Hydronic radiant heat utilizes heated water to warm the area. A special mixture of water and propylene glycol is heated by a boiler and then pumped through a closed loop of specially designed PEX tubing. The installation of hydronic systems can be somewhat complex, and because the system requires a boiler, manifold and pumps, a dedicated “mechanical room” is needed. Both electric and hydronic heating systems are very efficient. Electric systems are easy to install and feature rapid response times. Because hydronic systems can operate on natural gas, the operating costs may be lower than those of a similarly sized electric system. While electric floor heating systems are recommended for heating individual rooms and small to moderate sized areas, because of the potential for lower operating costs, hydronic floor heat may be recommended for customers looking to heat entire homes.
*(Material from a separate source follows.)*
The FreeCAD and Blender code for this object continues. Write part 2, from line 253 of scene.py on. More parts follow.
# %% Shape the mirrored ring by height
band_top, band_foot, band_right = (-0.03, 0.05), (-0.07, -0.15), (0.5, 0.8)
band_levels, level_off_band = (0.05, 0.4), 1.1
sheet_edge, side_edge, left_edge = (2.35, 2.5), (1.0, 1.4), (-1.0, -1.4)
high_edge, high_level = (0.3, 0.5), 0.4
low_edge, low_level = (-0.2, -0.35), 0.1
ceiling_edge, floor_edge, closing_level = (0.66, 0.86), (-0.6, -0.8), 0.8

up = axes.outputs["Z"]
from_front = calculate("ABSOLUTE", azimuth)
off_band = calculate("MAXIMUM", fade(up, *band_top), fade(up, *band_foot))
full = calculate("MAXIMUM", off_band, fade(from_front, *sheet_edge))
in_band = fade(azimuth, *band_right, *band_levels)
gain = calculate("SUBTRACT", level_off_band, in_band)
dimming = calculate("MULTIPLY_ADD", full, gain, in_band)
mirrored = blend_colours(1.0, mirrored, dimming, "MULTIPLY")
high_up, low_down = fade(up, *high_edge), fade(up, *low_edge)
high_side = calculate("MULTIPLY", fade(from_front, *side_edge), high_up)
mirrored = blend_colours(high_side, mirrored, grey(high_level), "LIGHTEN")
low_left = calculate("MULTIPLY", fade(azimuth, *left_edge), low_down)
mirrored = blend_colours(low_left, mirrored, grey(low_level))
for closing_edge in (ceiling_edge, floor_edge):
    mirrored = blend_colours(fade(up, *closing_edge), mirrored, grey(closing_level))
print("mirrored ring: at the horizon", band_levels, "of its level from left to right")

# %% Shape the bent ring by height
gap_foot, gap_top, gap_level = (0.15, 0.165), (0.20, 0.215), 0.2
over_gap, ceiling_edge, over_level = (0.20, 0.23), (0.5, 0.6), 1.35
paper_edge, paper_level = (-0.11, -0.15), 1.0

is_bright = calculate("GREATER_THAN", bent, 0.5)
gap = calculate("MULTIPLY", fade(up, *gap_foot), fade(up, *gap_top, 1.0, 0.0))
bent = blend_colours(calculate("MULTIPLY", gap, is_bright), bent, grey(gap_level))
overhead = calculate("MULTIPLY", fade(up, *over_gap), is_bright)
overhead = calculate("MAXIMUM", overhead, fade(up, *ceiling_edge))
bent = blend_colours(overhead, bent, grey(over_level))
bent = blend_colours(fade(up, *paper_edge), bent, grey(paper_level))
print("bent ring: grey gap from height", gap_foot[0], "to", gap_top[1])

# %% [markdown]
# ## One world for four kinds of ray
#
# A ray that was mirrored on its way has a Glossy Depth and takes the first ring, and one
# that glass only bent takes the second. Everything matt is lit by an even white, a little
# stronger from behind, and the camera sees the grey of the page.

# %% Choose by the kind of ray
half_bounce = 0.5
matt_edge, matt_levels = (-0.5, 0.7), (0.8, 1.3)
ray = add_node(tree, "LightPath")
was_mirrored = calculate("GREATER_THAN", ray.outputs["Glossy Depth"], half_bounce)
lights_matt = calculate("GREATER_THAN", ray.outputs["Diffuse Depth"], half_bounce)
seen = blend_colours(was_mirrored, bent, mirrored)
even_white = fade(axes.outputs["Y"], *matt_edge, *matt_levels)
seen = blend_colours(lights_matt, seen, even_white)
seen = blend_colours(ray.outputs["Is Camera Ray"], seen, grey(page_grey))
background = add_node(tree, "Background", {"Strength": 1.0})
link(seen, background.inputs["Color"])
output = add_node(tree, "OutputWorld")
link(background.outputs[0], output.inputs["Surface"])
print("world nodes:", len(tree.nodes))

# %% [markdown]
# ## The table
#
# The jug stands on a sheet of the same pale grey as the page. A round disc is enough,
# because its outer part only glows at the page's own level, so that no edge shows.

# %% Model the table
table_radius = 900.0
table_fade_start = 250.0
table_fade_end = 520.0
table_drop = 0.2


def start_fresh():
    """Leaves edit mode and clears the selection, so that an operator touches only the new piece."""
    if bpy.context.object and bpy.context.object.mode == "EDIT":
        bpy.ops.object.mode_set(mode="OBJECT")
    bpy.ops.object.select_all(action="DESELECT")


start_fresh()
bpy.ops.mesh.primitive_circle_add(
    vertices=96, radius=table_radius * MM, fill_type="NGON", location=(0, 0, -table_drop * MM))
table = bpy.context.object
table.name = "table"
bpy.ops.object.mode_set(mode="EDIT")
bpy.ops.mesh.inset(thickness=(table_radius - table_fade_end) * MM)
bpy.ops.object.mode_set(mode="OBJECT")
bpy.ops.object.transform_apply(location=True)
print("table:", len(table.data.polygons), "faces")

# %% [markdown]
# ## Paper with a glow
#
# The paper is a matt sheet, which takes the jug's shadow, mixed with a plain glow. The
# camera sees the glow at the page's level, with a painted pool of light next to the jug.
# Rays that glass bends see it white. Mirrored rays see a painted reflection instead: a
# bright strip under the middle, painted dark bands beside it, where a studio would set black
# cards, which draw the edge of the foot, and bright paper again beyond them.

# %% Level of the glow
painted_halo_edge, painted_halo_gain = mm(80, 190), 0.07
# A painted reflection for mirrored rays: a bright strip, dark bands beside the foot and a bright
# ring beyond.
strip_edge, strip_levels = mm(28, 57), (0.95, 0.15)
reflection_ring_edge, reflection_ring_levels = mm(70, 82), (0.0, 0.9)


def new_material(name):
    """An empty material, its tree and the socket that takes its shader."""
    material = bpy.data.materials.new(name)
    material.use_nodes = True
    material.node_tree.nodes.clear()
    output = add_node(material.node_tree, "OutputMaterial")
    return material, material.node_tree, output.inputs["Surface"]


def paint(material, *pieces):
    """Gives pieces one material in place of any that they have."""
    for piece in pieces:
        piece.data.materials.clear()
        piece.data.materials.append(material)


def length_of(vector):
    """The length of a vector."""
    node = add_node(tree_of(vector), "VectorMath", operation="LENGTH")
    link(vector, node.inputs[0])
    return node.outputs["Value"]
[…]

Whether a system is electric or hydronic, they work using the same three general components: an activation device (thermostat), a sensor, and a heating element. The sensor for the floor heating system can be embedded in the floor or mounted in the sensor to detect ambient temperature. Homeowners also have the option to use a combination of both.
Perhaps the most distinguishing part of any radiant heat system is the heating element. ProLine floor heating systems consist of a range of diverse element types. While thin heat resistance cable is the most popular choice, other systems include near paper-thin “film” heating element, low-voltage polymer panels and more. ProLine offers one of the largest varieties of floor heating systems available – for all types of flooring
When working with floors such as engineered wood, floating floors or hardwood, there are several proven options available. The first step in choosing a system for wood floors is identifying the floor type and whether the floor is “floating” or nailed. For nailed floors, ProLine offers a low-voltage floor heating system that is a proven winner. This system features a semi-conductive, self-regulating thin polymer heating panel that can be nailed or stapled through. This is an especially popular choice for heating hardwood, and does not require any build up and will not affect weight loads.
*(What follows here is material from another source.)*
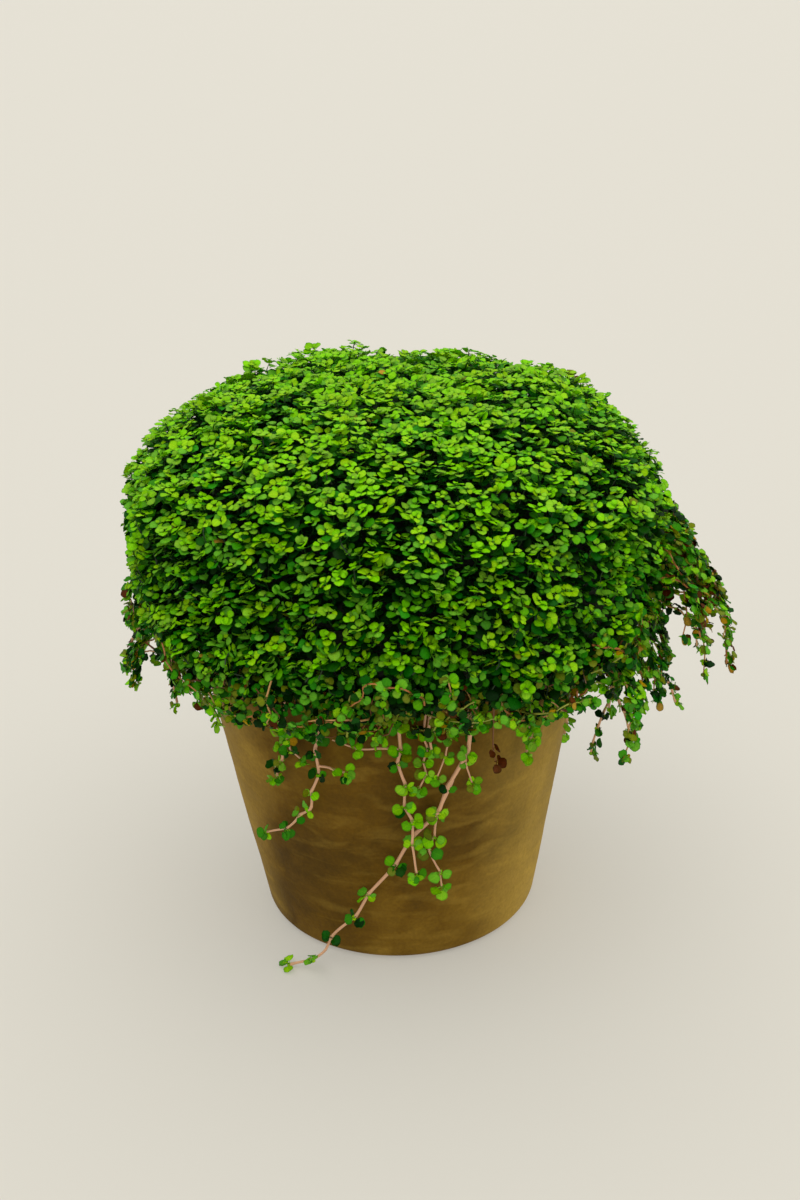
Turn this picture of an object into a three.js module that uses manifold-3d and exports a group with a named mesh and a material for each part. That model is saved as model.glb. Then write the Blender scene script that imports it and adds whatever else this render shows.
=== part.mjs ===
// A pot of baby's tears: a tapered clay pot, its potting mix, the cushion of leafy stems that
// has grown together over the rim, and the leafy stems that trail from it one by one.
// Millimetres, +Z up. The origin is the middle of the pot's foot, on the surface it stands on,
// and the plant's front faces -Y.
import * as THREE from "three";
import { mergeVertices } from "three/addons/utils/BufferGeometryUtils.js";
import Module from "manifold-3d";

const wasm = await Module();
wasm.setup();

// ---- Pot: one thick turned clay wall with no collar ----
const RIM_RADIUS = 70;
const FOOT_RADIUS = 50;
const POT_HEIGHT = 115;
const WALL = 6.5;
const FLOOR = 9;
const FOOT_ROUNDING = 4;
const LIP_ROUNDING = 2.2;
const CORNER_ROUNDING = 7; // inside, where the wall meets the floor
const DRAIN_RADIUS = 5.5;
const DRAIN_COUNT = 3;
const DRAIN_CIRCLE = 23; // from the pot's axis to each drain hole's
const POT_SIDES = 48;
const DRAIN_SIDES = 12;

// ---- Potting mix ----
const SOIL_BELOW_RIM = 12;
const SOIL_CROWN = 4; // how much higher it is in the middle than at the wall
const SOIL_SIDES = 32;

// ---- Cushion of leaves ----
const CUSHION_RISE = 81; // of its crown above the pot's rim
const CUSHION_OVERHANG = 23.5; // past the rim, where the cushion is widest
const WIDEST_ABOVE_RIM = 21;
const SHOULDER_SQUARENESS = 2.9; // 2 is an ellipse; more has a flatter top and fuller shoulders
const FRONT_HEM_BELOW_RIM = 9; // how far the overhanging skirt comes down the pot's front
const BACK_HEM_BELOW_RIM = 31;
const HEM_THICKNESS = 7;
const CUSHION_LEAN = 3; // the cushion has grown this far to +X of the pot
const LEFT_TUCK = 9; // how much closer to the pot the skirt's hem hangs at -X
const LUMP = 1.8; // height of the cushion's gentle lumps
const CUSHION_SIDES = 48;
const CROWN_ROWS = 9;
const SKIRT_ROWS = 4;

// ---- Trailing stems ----
const STEM_SIDES = 4;
const STEM_STEP = 9; // between the rings of a stem's tube
const LEAF_SIDES = 6;
const LEAF_THICKNESS = 0.9;
const LEAF_OVERLAP = 0.6; // how far a leaf's base runs past the middle of its stem
const TRAIL_TOP_BELOW_RIM = 10; // where the routes below count their fall from
const TRAIL_STANDOFF = 4; // between a trailing stem's middle and the line of the pot's wall
const TABLE_STANDOFF = 1.6; // between the middle of a stem lying on the table and the table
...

ProLine’s thin “film” heating element is most recommended for heating laminate and floating floors. The system features heating panels that are almost paper thin (only 0.16-inch thick). This efficient system heats floors without causing any floor buildup. The heating panels are cut to their proper length on site, and then installed over the subfloor. After the heating elements are secured, the electrical connections are made and the flooring is installed directly over the panels. Thin fluoropolymer insulated heating cable sealed between two layers of a specially reinforced aluminum foil can also be used to heat laminate floors. Call a ProLine representative for more detailed information about the many floor heating options that are available 866.676.9276.
Radiant heat can also be added to existing floors – without any major remodeling. By accessing the floor joists from below (crawl space or basement), thin panels can be stapled up between the floor joists, and then Batt insulation is installed over the heating element. This ensures maximum heat is directed upward to warm the floor. The panels are available in multiple widths, making it easy to add radiant heat to any existing floor. This system effectively warms tile, hardwood, laminate, and even carpeted flooring.
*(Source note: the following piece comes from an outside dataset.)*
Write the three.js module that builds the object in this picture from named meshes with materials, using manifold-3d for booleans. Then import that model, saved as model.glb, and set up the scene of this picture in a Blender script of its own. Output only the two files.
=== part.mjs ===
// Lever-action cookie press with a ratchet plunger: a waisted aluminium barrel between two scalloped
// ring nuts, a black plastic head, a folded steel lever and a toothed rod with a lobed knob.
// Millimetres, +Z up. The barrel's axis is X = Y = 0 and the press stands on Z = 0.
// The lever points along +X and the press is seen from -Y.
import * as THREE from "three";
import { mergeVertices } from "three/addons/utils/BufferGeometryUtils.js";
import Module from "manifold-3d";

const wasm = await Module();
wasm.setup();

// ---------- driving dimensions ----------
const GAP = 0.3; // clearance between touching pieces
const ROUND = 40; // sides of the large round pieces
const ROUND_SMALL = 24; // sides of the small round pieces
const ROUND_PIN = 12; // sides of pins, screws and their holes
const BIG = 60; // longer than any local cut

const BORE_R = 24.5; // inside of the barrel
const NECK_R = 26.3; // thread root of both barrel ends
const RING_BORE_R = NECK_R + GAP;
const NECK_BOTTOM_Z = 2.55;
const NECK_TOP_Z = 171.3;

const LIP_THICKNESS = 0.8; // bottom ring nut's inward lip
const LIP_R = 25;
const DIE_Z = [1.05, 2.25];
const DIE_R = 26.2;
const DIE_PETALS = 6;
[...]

Another excellent choice for heating floating wood or laminate floors is ProLine’s reflective insulation panels. This system features ½-inch thick polystyrene insulation panels with pre-engineered channels for the heat cable, covered with thin aluminum. The aluminum “reflects” the heat, maximizing the heating cable’s output, resulting in a very efficient system. The panels are laid down and snapped together, and then ProLine heat cable is simply pressed into the pre-designated grooves, and flooring is laid directly on top. This system is super efficient – so much so that customers may run their systems for less time, resulting in even more cost savings.
Carpet or laminate flooring can be found in most homes, and many of ProLine’s systems are great choices to offer for heating carpet and laminate. ProLine’s low-voltage heating system and ProLine’s foil heating system can be used for both mediums, but hydronic is also available. Hydronic may be a great choice for larger areas such as industrial or commercial buildings. Hydronic heating systems can be used under a number of floorings, from tile and stone to luxury vinyl, carpet and laminate.
Rugged heat cable designed for installation in concrete slabs is also available. The cable is embedded 1 to 2 inches below the surface of the concrete for optimum performance. The radiant heat cable warms the concrete slab, which stores the heat, resulting in a very efficient floor heating method. The slab heating cable is extremely rugged and versatile, and suited for wet or dry locations.